Time went on and I ended up joining Phyllis’s writing group. There were about six of us then, all with writing projects – novels, travel memoirs, plays, essays and short stories. Phyllis never missed a word, a sentence, a chance to comment, a chance to help the other writers. She took criticism and suggestions about her own projects.
She often forgot her hearing aids, so if she DID miss a word, she stopped us and asked for a repeat.
By then she was in her mid-80s, which might be considered “old” by some. I don’t think either Phyllis or her husband ever ever thought they were old.
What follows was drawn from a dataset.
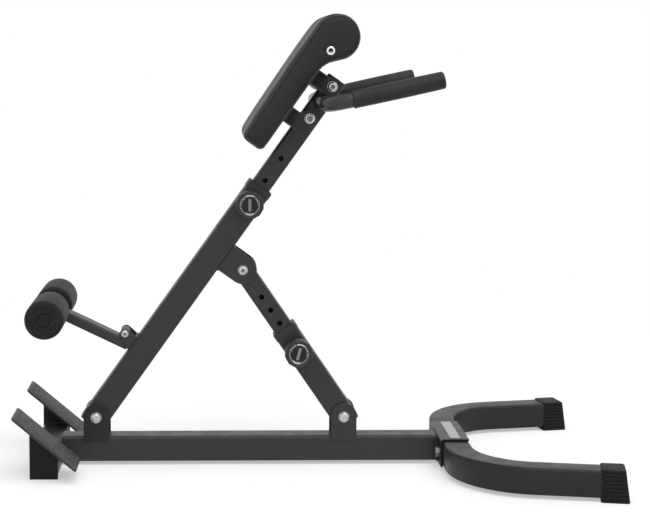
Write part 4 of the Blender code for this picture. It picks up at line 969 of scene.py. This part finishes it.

They might admit to senior citizen status, but never never never OLD.
Phyllis read her work to us – her poems, which were wickedly clever; her short plays which were humorous observations about common human shortcomings; a few short stories; and a collection of letters to her parents that she wrote in the 1950s.
When they were young women in their 20s, Phyllis and a girlfriend sailed to Europe and traveled for three months. Phyllis wrote home almost every day. She asked her parents to keep the letters, which she later put together as a travel journal.
They were wonderful letters. She told about sightseeing, about learning to communicate in a different language, about some skirmishes with her girlfriend, and about several young men she met – some of them hopelessly smitten with her, and about the wonders of travel and the thrill of trying new experiences.
Even then, Phyllis was eager to try new things.
Phyllis is my role model for growing older. Older, not OLD. She was a rechargeable battery. An explorer. An INcluder.
For Pete’s sake, she even tried my Hot Dog Casserole recipe, which was a joke. I don’t think it turned out well for her (probably my fault, as I forgot one step in its preparation) but she, her husband and daughter ate it anyway.
They are missing her terribly. So am I.